--- Prompt ---
Which lines hold the word "this"? Copy each one.

-=-=-

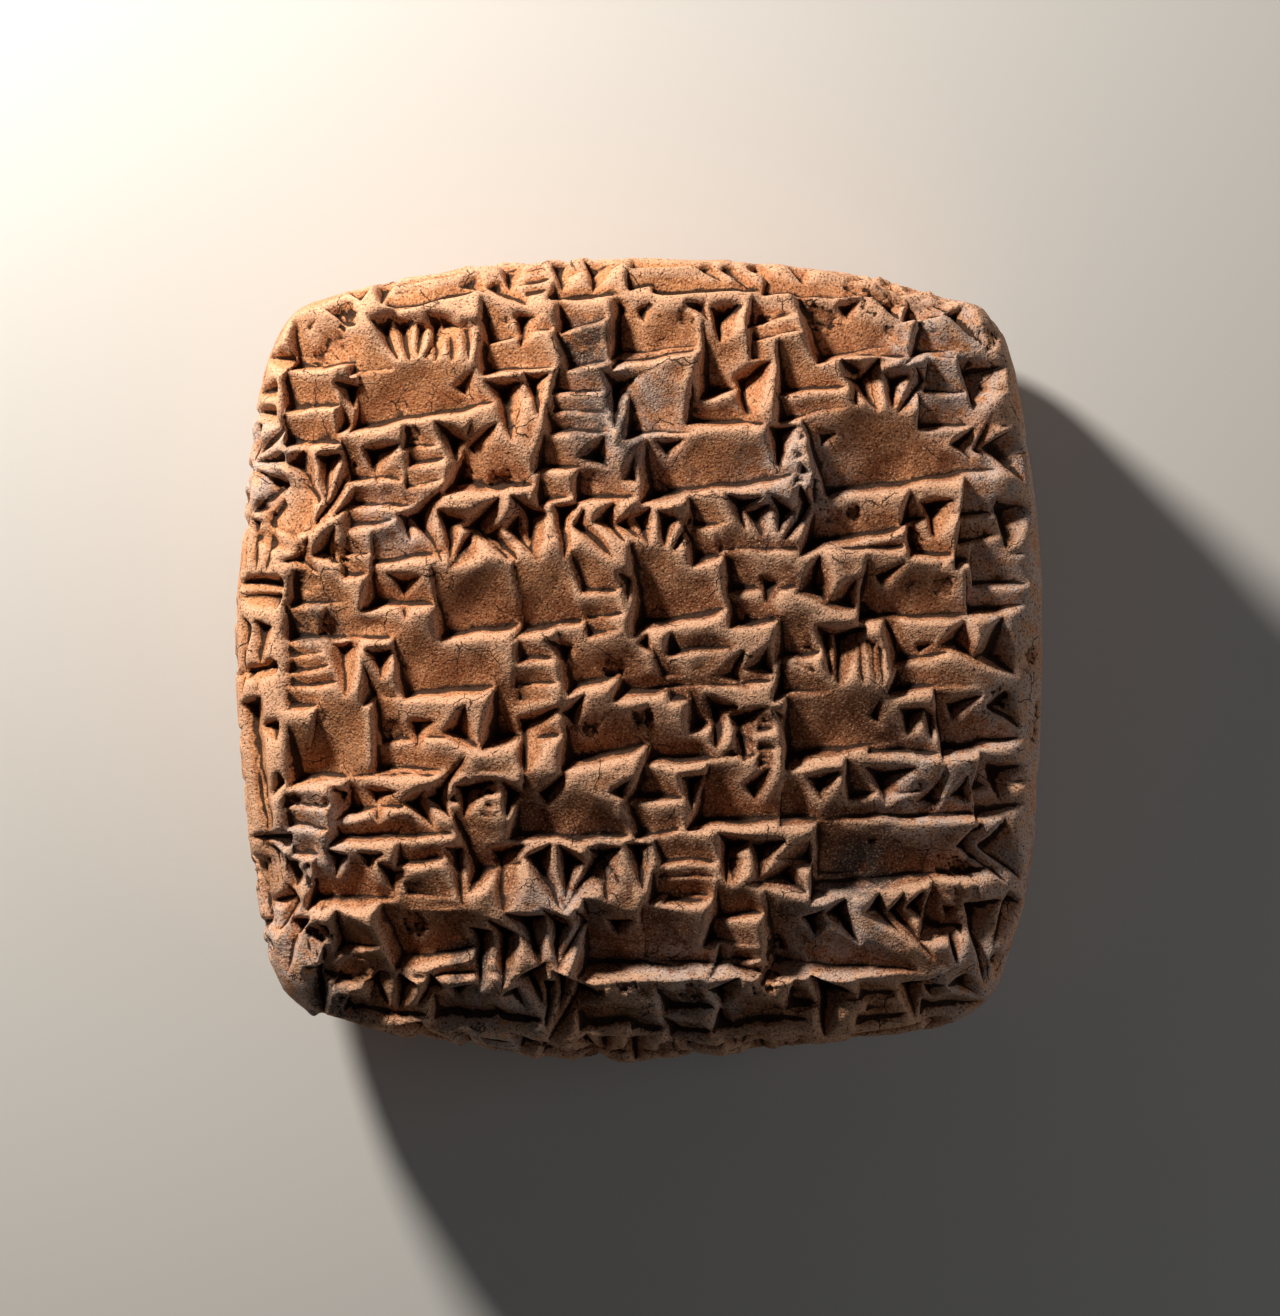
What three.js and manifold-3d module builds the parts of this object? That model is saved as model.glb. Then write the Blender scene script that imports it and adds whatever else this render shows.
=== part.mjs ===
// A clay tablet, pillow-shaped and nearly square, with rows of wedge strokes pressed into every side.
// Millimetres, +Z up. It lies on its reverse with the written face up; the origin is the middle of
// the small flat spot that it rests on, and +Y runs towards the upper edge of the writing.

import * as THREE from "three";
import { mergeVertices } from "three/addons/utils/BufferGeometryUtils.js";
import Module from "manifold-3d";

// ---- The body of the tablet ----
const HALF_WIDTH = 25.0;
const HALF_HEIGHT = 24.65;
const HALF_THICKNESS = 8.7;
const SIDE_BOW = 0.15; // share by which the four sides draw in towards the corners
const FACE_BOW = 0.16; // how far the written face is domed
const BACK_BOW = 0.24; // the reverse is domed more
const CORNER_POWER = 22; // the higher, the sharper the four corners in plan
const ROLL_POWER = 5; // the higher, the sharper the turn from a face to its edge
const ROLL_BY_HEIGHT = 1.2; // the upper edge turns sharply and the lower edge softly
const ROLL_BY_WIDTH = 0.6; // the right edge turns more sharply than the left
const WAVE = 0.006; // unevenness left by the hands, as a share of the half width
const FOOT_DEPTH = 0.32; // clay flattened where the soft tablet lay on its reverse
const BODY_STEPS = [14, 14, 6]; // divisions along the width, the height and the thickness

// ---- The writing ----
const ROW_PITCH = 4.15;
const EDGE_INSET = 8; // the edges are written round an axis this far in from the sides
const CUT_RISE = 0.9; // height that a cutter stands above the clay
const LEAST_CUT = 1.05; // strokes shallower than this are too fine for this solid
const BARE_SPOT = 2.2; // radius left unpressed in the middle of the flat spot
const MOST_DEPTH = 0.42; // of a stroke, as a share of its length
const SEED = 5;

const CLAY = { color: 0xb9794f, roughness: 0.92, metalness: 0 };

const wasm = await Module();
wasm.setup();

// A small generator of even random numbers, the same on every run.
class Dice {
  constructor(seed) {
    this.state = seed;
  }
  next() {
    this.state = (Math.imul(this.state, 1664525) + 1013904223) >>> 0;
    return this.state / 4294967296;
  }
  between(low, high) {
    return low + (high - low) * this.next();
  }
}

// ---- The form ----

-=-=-

--- Result below ---
What three.js and manifold-3d module builds the parts of this object? That model is saved as model.glb. Then write the Blender scene script that imports it and adds whatever else this render shows.
const EDGE_INSET = 8; // the edges are written round an axis this far in from the sides
const LEAST_CUT = 1.05; // strokes shallower than this are too fine for this solid
    this.state = seed;
    this.state = (Math.imul(this.state, 1664525) + 1013904223) >>> 0;
    return this.state / 4294967296;
    return low + (high - low) * this.next();